TO DO:
Below is a listing; restate from it, character for character, the lines beginning at the line holding "imported = [obj" and ending at the line holding "BAND_EDGE_DEG = math.degrees(math.acos(1", both included.

■ ■ ■ ■ ■

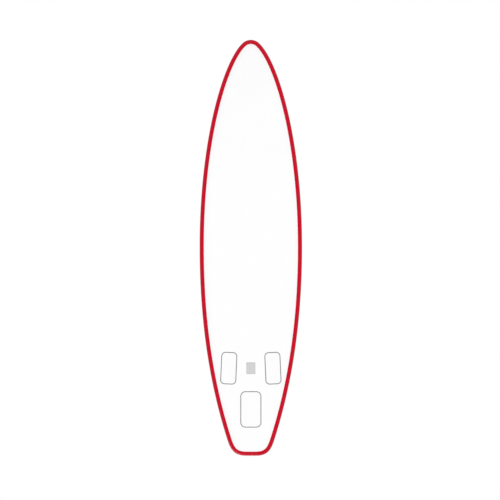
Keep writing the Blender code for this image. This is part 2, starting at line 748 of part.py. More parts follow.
def valve_body():
    under = 2 * LAP_GAP + GASKET_THICKNESS
    flange_top = under + FLANGE_THICKNESS
    seat_bottom = SEAT_TOP - SEAT_THICKNESS
    outside = [
        (NECK_RADIUS, NECK_TOP),
        (NECK_RADIUS, flange_top),
        (FLANGE_RADIUS - FLANGE_THICKNESS / 2, flange_top),
        (FLANGE_RADIUS, under + FLANGE_THICKNESS / 2),
        (FLANGE_RADIUS, under),
        (SLEEVE_RADIUS, under),
        (SLEEVE_RADIUS, -SLEEVE_DEPTH),
    ]
    inside = [
        (SKIRT_RADIUS, -SLEEVE_DEPTH),
        (SKIRT_RADIUS, seat_bottom),
        (SEAT_RADIUS, seat_bottom),
        (SEAT_RADIUS, SEAT_TOP),
        (THROAT_RADIUS, SEAT_TOP),
        (THROAT_RADIUS, NECK_TOP),
    ]
    body = turned("valve_body", outside + inside, SURFACES["valve"])
    body.location = valve_place()
    bore = STEM_RADIUS + STEM_CLEARANCE
    spider_bottom = SPIDER_TOP - SPIDER_THICKNESS
    ring = [(HUB_RADIUS, SPIDER_TOP), (HUB_RADIUS, spider_bottom), (bore, spider_bottom), (bore, SPIDER_TOP)]
    hub = as_cutter(turned("valve_hub", ring, None, SMALL_ROUND_STEPS, True, "cutters"))
    hub.location = valve_place()
    inner_end = (HUB_RADIUS + bore) / 2
    outer_end = (THROAT_RADIUS + SLEEVE_RADIUS) / 2
    for i in range(SPIDER_ARMS):
        bm = bmesh.new()
        bmesh.ops.create_cube(bm, size=1.0)
        bmesh.ops.scale(bm, vec=(outer_end - inner_end, SPIDER_ARM_WIDTH, SPIDER_ARM_DEPTH), verts=bm.verts)
        middle = Vector(((outer_end + inner_end) / 2, 0, SPIDER_TOP - SPIDER_THICKNESS / 2))
        bmesh.ops.translate(bm, vec=middle, verts=bm.verts)
        arm = add_object(f"valve_arm_{i}", finish_mesh(bm, f"valve_arm_{i}", False), None, "cutters")
        arm.location = valve_place()
        arm.rotation_euler = (0, 0, math.radians(90 + 360 * i / SPIDER_ARMS))
        boolean(body, as_cutter(arm), "UNION")
    boolean(body, hub, "UNION")


def ring_profile(outer, inner, top, bottom):
    return [(outer, top), (outer, bottom), (inner, bottom), (inner, top)]


def valve_fixed_rings():
    gasket_top = LAP_GAP + GASKET_THICKNESS
    inner = SLEEVE_RADIUS + LAP_GAP
    gasket = ring_profile(FLANGE_RADIUS - LAP_GAP, inner, gasket_top, LAP_GAP)
    turned("valve_gasket", gasket, SURFACES["rubber"]).location = valve_place()
    top = -PANEL_THICKNESS - LAP_GAP
    nut = ring_profile(NUT_RADIUS, inner, top, top - NUT_THICKNESS)
    turned("valve_nut", nut, SURFACES["valve"]).location = valve_place()


def valve_stem():
    spring_length = SPRING_TURNS * SPRING_WIRE + STEM_TRAVEL + SPRING_RESERVE
    spring_bottom = SPIDER_TOP + LAP_GAP
    washer_bottom = spring_bottom + spring_length + LAP_GAP
    washer_top = washer_bottom + WASHER_THICKNESS
    button_bottom = washer_top + LAP_GAP
    button_top = button_bottom + BUTTON_THICKNESS
    seat_bottom = SEAT_TOP - SEAT_THICKNESS
    disc_top = seat_bottom - LAP_GAP
    disc_bottom = disc_top - SEAL_DISC_THICKNESS
    foot_top = disc_bottom - LAP_GAP
    foot_bottom = foot_top - FOOT_THICKNESS
    profile = [
        (0.0, button_top),
        (BUTTON_FACE_RADIUS, button_top),
        (BUTTON_RADIUS, button_top - BUTTON_BEVEL),
        (BUTTON_RADIUS, button_bottom),
        (STEM_RADIUS, button_bottom),
        (STEM_RADIUS, foot_top),
        (FOOT_RADIUS, foot_top),
        (FOOT_RADIUS, foot_bottom),
        (0.0, foot_bottom),
    ]
    stem = turned("valve_stem", profile, SURFACES["button"], SMALL_ROUND_STEPS, False)
    stem.location = valve_place()
    disc = ring_profile(SEAL_DISC_RADIUS, STEM_RADIUS + LAP_GAP, disc_top, disc_bottom)
    turned("valve_seal_disc", disc, SURFACES["rubber"], SMALL_ROUND_STEPS).location = valve_place()
    inner = STEM_RADIUS + STEM_CLEARANCE
    outer = SPRING_RADIUS + SPRING_WIRE
    washer = ring_profile(outer, inner, washer_top, washer_bottom)
    turned("valve_spring_washer", washer, SURFACES["steel"], SMALL_ROUND_STEPS).location = valve_place()
    valve_spring(spring_bottom, spring_bottom + spring_length)


def valve_spring(low, high):
    """A round wire spring between two faces."""
    count = round(SPRING_TURNS * SPRING_STEPS)
    start = low + SPRING_WIRE / 2
    rise = (high - low - SPRING_WIRE) / count
    points = []
    for i in range(count + 1):
        angle = 2 * math.pi * i / SPRING_STEPS
        points.append((SPRING_RADIUS * math.cos(angle), SPRING_RADIUS * math.sin(angle), start + rise * i))
    gap = rise * SPRING_STEPS - SPRING_WIRE
    print(f"valve spring: least gap between turns {1000 * gap:.2f} mm")
    curve = poly_curve("valve_spring", points, False)
    curve.bevel_depth = SPRING_WIRE / 2
    curve.bevel_resolution = 1
    curve.use_fill_caps = True
    coil = add_object("valve_spring_line", curve, None)
    coil.location = valve_place()
    bpy.context.view_layer.update()
    curve_to_mesh(coil, "valve_spring", SURFACES["steel"])


def valve_cap():
    seal_bottom = NECK_TOP + LAP_GAP
    seal_top = seal_bottom + CAP_SEAL_THICKNESS
    under = seal_top + LAP_GAP
    plug_outer = THROAT_RADIUS - CAP_CLEARANCE
    plug_inner = plug_outer - PLUG_WALL
    plug_bottom = NECK_TOP - PLUG_DEPTH
    skirt_inner = NECK_RADIUS + CAP_CLEARANCE
    skirt_bottom = NECK_TOP - CAP_SKIRT_DEPTH
    roof = CAP_TOP - CAP_ROOF
    profile = [
        (0.0, CAP_TOP),
        (CAP_FACE_RADIUS, CAP_TOP - CAP_CROWN),
        (CAP_RADIUS - CAP_ROOF / 2, CAP_TOP - CAP_ROOF / 2),
        (CAP_RADIUS, CAP_TOP - CAP_ROOF),
        (CAP_RADIUS, skirt_bottom),
        (skirt_inner, skirt_bottom),
        (skirt_inner, under),
        (plug_outer, under),
        (plug_outer, plug_bottom),
        (plug_inner, plug_bottom),
        (plug_inner, roof),
        (0.0, roof),
    ]
    cap = turned("valve_cap", profile, SURFACES["valve"], ROUND_STEPS, False)
    cap.location = valve_place()
    ear_start = (CAP_RADIUS + skirt_inner) / 2
    barrel = arc((-TETHER_REACH, CAP_HINGE_HEIGHT), CAP_HINGE_RADIUS, 90, 270, 5)
    side = barrel + [(-ear_start, CAP_HINGE_HEIGHT - CAP_HINGE_RADIUS)]
    side.append((-ear_start, CAP_HINGE_HEIGHT + CAP_HINGE_RADIUS))
    ear = as_cutter(upright_plate("valve_cap_ear", side, TETHER_WIDTH, None, "cutters"))
    ear.location = valve_place()
    boolean(cap, ear, "UNION")
    seal = ring_profile(skirt_inner - LAP_GAP, plug_outer + LAP_GAP, seal_top, seal_bottom)
    turned("valve_cap_seal", seal, SURFACES["rubber"]).location = valve_place()


def upright_plate(name, side, width, surface, group="parts"):
    """A piece of even width across X with this outline in (y, z)."""
    made = plate(name, side, width, surface, group)
    made.data.transform(Matrix.Translation((0, 0, -width / 2)))
    made.data.transform(Matrix(((0, 0, 1, 0), (1, 0, 0, 0), (0, 1, 0, 0), (0, 0, 0, 1))))
    return made


def valve_tether():
    flange_top = 2 * LAP_GAP + GASKET_THICKNESS + FLANGE_THICKNESS
    low = flange_top + LAP_GAP
    high = low + TETHER_THICKNESS
    inner = NECK_RADIUS + LAP_GAP
    ring = turned("valve_tether", ring_profile(TETHER_RADIUS, inner, high, low), SURFACES["valve"])
    ring.location = valve_place()
    top = CAP_HINGE_HEIGHT - CAP_HINGE_RADIUS - LAP_GAP
    end = TETHER_REACH + CAP_HINGE_RADIUS
    start = (TETHER_RADIUS + inner) / 2
    side = [(-start, low), (-start, high), (-TETHER_REACH + CAP_HINGE_RADIUS, high)]
    side += [(-TETHER_REACH + CAP_HINGE_RADIUS, top), (-end, top), (-end, low)]
    tab = as_cutter(upright_plate("valve_tether_tab", side, TETHER_WIDTH, None, "cutters"))
    tab.location = valve_place()
    boolean(ring, tab, "UNION")


def valve():
    valve_body()
    valve_fixed_rings()
    valve_stem()
    valve_cap()
    valve_tether()


def main():
    drop_stitch_core()
    panels()
    rail()
    fin_patches()
    deck_pad()
    handle()
    dring_anchors()
    valve()


clear_scene()
GROUPS = {"parts": collection("paddle_board"), "cutters": collection("cutters")}
SURFACES = {
    "core": material("drop stitch fabric", FABRIC, 0.8),
    "panel": material("white coated fabric", WHITE, 0.45),
    "band": material("red coated fabric", RED, 0.40),
    "patch": material("white patch", WHITE, 0.45),
    "pad": material("foam pad", GREY, 0.9),
    "webbing": material("black webbing", DARK, 0.85),
    "grip": material("black neoprene", DARK, 0.75),
    "steel": material("stainless steel", STEEL, 0.25, 1.0),
    "valve": material("grey moulding", GREY, 0.5),
    "button": material("light moulding", FABRIC, 0.45),
    "rubber": material("black rubber", DARK, 0.8),
}
main()
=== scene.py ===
"""The looks of an inflatable stand-up paddle board, dressed over its CAD frame.

Metres, +Y to the nose, +X to starboard, +Z up through the deck. The board lies on its bottom, and the
camera looks up at that bottom from straight below.
"""

import json
import math

import bmesh
import bpy
from mathutils import Euler, Matrix, Vector


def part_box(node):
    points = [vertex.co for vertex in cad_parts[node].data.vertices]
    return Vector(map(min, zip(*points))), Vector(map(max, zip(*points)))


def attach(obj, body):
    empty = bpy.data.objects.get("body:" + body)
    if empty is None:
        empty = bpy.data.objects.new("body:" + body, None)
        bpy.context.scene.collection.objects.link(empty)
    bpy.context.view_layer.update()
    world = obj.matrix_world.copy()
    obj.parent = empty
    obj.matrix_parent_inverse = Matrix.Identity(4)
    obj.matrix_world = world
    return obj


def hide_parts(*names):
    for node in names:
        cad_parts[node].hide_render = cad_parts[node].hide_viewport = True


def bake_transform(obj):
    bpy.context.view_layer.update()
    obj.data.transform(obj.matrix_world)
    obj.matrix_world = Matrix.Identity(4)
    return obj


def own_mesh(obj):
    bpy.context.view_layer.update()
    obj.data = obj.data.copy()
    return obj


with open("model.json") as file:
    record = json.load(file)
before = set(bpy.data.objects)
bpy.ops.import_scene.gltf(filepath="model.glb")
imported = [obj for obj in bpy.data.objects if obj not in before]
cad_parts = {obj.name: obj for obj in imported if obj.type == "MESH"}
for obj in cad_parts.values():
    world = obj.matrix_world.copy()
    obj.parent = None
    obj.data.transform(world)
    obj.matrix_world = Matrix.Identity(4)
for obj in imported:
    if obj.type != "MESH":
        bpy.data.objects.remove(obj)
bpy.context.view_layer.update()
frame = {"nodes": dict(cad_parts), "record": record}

# Hull, with the sizes of the CAD
BOARD_LENGTH = 3.200
BOARD_WIDTH = 0.788
RAIL_RADIUS = 0.076
NOSE_RADIUS = 0.0915
NOSE_ARC_DEG = 41.2
NOSE_SIDE_REACH = 0.195
BOW_REACH = 0.839
WIDE_POINT_FROM_TAIL = 1.608
STERN_REACH = 0.420
SHOULDER_HALF_WIDTH = 0.185
SHOULDER_FROM_TAIL = 0.1363
SHOULDER_ANGLE_DEG = 17.6
SHOULDER_SIDE_REACH = 0.562
TAIL_CORNER_REACH = 0.0853
TAIL_END_REACH = 0.1036
TAIL_FLAT_HALF_WIDTH = 0.0347
NOSE_ROCKER = 0.160
NOSE_ROCKER_RUN = 1.250
TAIL_ROCKER = 0.012
TAIL_ROCKER_RUN = 0.210
ROCKER_POWER = 2.2
SKIN = 0.0009
LAP_GAP = 0.0003
SEAM_GAP = 0.0006
PANEL_RADIUS = RAIL_RADIUS - SKIN - LAP_GAP
PANEL_EDGE_DEG = 38.0
VALVE_HOLE_CLEARANCE = 0.0015
BAND_SHOWING = 0.0310
BAND_EDGE_DEG = math.degrees(math.acos(1 - BAND_SHOWING / RAIL_RADIUS))

# Heights, from the frame
BOTTOM_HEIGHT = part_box("bottom_panel")[0][2]
DECK_HEIGHT = BOTTOM_HEIGHT + 2 * PANEL_RADIUS
MID_HEIGHT = BOTTOM_HEIGHT + PANEL_RADIUS

# Patches on the bottom
PATCH_THICKNESS = 0.0012
PATCH_RIM_WIDTH = 0.006
PATCH_RIM_HEIGHT = 0.0006
PATCH_EDGE = 0.0002
# Side, width, length, corner, place across, place from the tail, and turn in degrees
FIN_PATCHES = (
    ("centre", 0.161, 0.279, 0.0385, 0.0, 0.357, 0.0),
    ("starboard", 0.1225, 0.2485, 0.0325, 0.170, 0.674, 2.6),
    ("port", 0.1225, 0.2485, 0.0325, -0.170, 0.674, -2.6),
)

# Blank film on the bottom
FILM_WIDTH = 0.075
FILM_LENGTH = 0.096
FILM_CORNER = 0.009
FILM_THICKNESS = 0.0002
FILM_MARGIN = 0.004
FILM_LINE = 0.0015
FILM_FROM_TAIL = 0.674

# Deck pad
PAD_THICKNESS = 0.005
PAD_REAR_FROM_TAIL = 0.520
PAD_FRONT_FROM_TAIL = 1.940
PAD_MARGIN = 0.030
PAD_CORNER = 0.060
PAD_WINDOW_WIDTH = 0.140
PAD_WINDOW_LENGTH = 0.360
PAD_WINDOW_CORNER = 0.040
PAD_EDGE = 0.0015
PAD_BORDER = 0.045
PAD_CHANNEL = 0.006
PAD_WINDOW_RIM = 0.016
GROOVE_PITCH = 0.030
GROOVE_WIDTH = 0.0028
GROOVE_DEPTH = 0.0015
GROOVE_LEAN_DEG = 30.0
GROOVE_WALL = 0.0003
GROOVES_EACH_WAY = 19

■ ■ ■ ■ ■

RESULT OF THIS EXERCISE:
imported = [obj for obj in bpy.data.objects if obj not in before]
cad_parts = {obj.name: obj for obj in imported if obj.type == "MESH"}
for obj in cad_parts.values():
    world = obj.matrix_world.copy()
    obj.parent = None
    obj.data.transform(world)
    obj.matrix_world = Matrix.Identity(4)
for obj in imported:
    if obj.type != "MESH":
        bpy.data.objects.remove(obj)
bpy.context.view_layer.update()
frame = {"nodes": dict(cad_parts), "record": record}

# Hull, with the sizes of the CAD
BOARD_LENGTH = 3.200
BOARD_WIDTH = 0.788
RAIL_RADIUS = 0.076
NOSE_RADIUS = 0.0915
NOSE_ARC_DEG = 41.2
NOSE_SIDE_REACH = 0.195
BOW_REACH = 0.839
WIDE_POINT_FROM_TAIL = 1.608
STERN_REACH = 0.420
SHOULDER_HALF_WIDTH = 0.185
SHOULDER_FROM_TAIL = 0.1363
SHOULDER_ANGLE_DEG = 17.6
SHOULDER_SIDE_REACH = 0.562
TAIL_CORNER_REACH = 0.0853
TAIL_END_REACH = 0.1036
TAIL_FLAT_HALF_WIDTH = 0.0347
NOSE_ROCKER = 0.160
NOSE_ROCKER_RUN = 1.250
TAIL_ROCKER = 0.012
TAIL_ROCKER_RUN = 0.210
ROCKER_POWER = 2.2
SKIN = 0.0009
LAP_GAP = 0.0003
SEAM_GAP = 0.0006
PANEL_RADIUS = RAIL_RADIUS - SKIN - LAP_GAP
PANEL_EDGE_DEG = 38.0
VALVE_HOLE_CLEARANCE = 0.0015
BAND_SHOWING = 0.0310
BAND_EDGE_DEG = math.degrees(math.acos(1 - BAND_SHOWING / RAIL_RADIUS))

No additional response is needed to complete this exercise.